● What the task requires: Reproduce exactly the lines below from the one containing "bpy.data.objects.remove(obj)" through the one containing "fullness: float", including both, and nothing else.

● Input:
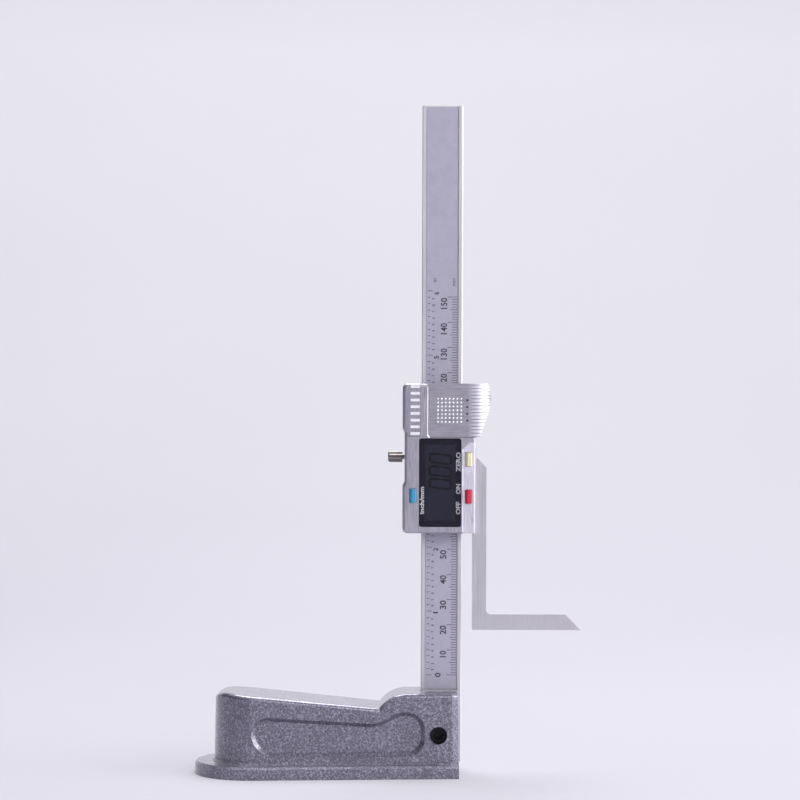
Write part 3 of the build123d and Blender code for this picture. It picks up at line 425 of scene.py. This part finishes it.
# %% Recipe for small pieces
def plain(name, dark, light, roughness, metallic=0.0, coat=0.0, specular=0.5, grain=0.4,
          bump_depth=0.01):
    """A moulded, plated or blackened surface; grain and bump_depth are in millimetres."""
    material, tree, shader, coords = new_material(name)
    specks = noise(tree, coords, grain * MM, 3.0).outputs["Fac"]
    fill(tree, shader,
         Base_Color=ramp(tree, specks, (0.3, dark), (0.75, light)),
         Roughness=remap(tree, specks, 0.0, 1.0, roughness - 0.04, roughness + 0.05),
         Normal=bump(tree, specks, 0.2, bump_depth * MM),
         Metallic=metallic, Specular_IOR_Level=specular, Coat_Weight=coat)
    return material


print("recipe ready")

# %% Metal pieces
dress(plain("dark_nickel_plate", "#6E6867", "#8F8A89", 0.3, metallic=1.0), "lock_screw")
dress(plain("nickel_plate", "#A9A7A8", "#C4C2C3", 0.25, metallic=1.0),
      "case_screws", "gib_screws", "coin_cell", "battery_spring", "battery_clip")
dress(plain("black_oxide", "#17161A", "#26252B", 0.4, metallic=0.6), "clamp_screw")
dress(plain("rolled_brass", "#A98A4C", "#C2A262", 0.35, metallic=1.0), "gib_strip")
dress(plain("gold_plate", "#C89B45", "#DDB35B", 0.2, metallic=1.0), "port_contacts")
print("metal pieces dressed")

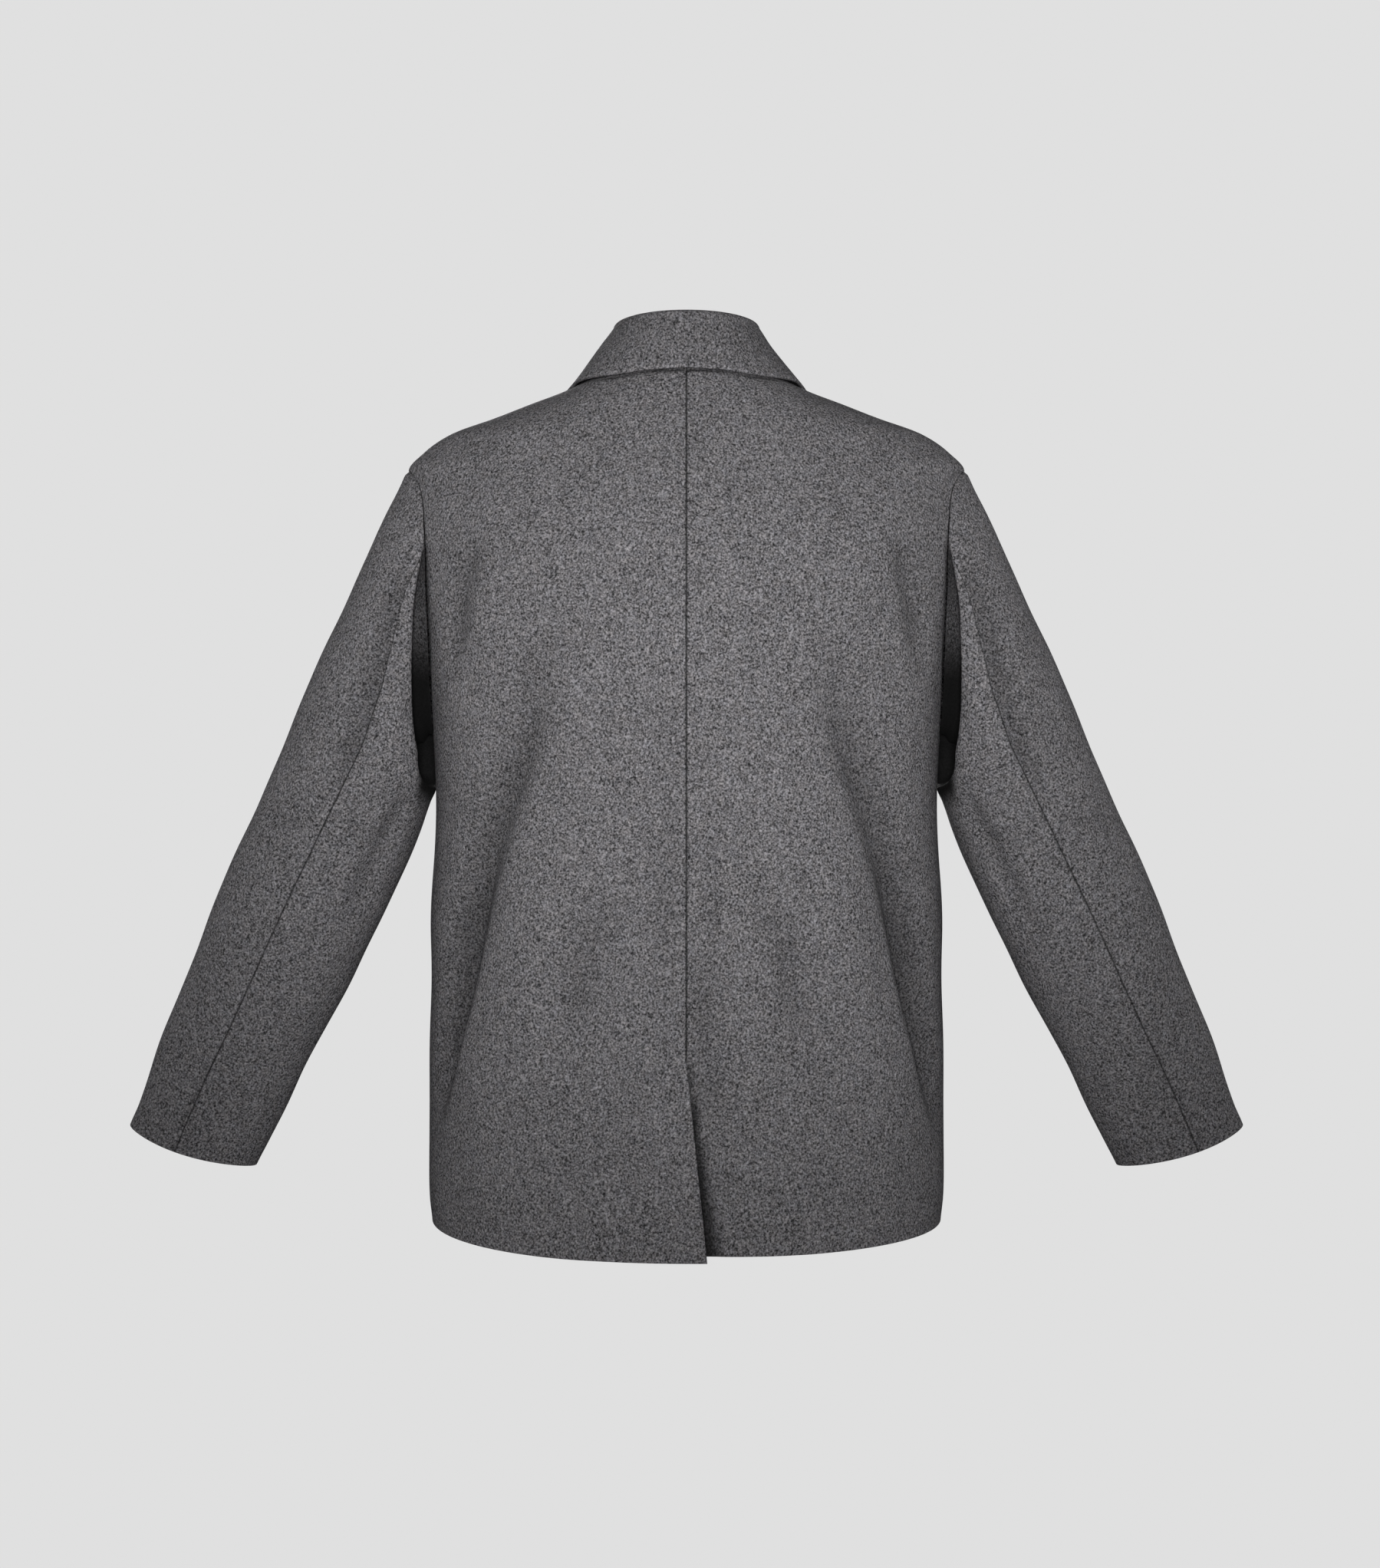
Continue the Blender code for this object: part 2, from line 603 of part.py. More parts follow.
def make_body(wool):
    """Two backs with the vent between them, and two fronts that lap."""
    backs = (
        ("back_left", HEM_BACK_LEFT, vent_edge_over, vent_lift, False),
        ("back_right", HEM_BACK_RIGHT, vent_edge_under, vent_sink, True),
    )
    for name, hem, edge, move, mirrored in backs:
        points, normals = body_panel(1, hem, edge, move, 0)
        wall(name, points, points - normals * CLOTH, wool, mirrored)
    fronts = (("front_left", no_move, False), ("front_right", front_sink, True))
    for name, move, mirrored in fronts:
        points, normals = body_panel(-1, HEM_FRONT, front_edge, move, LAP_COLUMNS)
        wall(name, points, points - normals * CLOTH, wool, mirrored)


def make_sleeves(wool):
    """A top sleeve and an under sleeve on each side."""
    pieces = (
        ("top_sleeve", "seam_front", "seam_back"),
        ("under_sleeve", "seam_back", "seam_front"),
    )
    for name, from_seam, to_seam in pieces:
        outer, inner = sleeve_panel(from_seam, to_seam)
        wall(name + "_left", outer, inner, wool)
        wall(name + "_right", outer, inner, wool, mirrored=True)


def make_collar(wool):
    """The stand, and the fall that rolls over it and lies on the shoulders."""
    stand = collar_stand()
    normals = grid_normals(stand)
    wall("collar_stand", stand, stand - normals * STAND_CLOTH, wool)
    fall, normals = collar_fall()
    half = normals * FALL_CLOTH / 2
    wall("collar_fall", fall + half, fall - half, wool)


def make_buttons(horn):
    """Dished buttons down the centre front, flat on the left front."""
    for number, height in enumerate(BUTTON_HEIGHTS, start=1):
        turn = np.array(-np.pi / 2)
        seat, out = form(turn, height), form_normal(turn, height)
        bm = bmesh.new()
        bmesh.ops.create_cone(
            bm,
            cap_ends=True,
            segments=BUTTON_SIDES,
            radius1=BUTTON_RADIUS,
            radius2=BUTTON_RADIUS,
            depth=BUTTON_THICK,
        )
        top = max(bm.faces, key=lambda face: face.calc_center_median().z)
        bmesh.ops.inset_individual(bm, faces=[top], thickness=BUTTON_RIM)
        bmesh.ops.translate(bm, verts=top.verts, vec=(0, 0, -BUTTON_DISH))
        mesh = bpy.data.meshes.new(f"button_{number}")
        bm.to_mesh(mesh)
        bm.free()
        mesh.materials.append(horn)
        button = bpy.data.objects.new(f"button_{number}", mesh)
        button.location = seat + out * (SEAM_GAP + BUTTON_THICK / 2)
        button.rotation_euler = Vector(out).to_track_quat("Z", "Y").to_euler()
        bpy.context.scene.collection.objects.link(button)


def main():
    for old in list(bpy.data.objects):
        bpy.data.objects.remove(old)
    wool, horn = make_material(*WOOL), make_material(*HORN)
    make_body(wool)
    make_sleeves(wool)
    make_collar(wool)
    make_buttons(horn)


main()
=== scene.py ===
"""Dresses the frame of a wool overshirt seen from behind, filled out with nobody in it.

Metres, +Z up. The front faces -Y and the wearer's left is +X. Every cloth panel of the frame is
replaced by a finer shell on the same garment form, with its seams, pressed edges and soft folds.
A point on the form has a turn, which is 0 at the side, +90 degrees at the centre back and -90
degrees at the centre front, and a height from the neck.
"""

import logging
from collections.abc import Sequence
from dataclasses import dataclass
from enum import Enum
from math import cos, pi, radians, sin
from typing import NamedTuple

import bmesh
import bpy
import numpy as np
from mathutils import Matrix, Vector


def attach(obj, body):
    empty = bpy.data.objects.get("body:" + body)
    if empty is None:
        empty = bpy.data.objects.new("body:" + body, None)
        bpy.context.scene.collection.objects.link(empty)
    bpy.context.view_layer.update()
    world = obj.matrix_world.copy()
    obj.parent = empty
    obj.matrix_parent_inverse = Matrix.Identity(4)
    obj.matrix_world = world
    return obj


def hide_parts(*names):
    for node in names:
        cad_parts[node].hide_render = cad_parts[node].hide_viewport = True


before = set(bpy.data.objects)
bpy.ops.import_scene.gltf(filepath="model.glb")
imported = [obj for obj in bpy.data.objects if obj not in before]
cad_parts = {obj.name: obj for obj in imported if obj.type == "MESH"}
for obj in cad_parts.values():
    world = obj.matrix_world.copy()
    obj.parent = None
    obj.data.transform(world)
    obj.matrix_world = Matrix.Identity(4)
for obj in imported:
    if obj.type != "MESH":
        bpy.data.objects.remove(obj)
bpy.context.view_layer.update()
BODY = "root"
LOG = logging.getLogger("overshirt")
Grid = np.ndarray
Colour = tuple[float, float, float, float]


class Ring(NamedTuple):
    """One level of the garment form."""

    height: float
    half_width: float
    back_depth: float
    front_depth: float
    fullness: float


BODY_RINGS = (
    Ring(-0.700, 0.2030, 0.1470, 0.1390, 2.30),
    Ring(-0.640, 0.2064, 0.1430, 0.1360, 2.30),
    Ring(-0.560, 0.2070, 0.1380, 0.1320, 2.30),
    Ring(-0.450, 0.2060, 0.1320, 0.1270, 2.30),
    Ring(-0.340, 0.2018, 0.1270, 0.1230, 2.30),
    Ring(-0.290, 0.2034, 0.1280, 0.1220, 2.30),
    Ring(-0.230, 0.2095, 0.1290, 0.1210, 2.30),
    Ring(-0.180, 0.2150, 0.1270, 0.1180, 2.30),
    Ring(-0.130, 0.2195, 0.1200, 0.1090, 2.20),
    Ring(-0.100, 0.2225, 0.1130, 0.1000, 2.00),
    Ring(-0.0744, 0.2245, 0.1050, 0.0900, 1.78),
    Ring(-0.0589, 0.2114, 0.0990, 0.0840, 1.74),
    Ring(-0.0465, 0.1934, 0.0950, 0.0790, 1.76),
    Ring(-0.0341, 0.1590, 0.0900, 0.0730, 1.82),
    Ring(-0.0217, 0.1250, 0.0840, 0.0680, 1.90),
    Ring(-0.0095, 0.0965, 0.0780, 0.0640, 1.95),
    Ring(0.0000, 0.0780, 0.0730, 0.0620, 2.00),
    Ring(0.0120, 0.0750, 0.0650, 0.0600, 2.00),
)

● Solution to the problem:
        bpy.data.objects.remove(obj)
bpy.context.view_layer.update()
BODY = "root"
LOG = logging.getLogger("overshirt")
Grid = np.ndarray
Colour = tuple[float, float, float, float]


class Ring(NamedTuple):
    """One level of the garment form."""

    height: float
    half_width: float
    back_depth: float
    front_depth: float
    fullness: float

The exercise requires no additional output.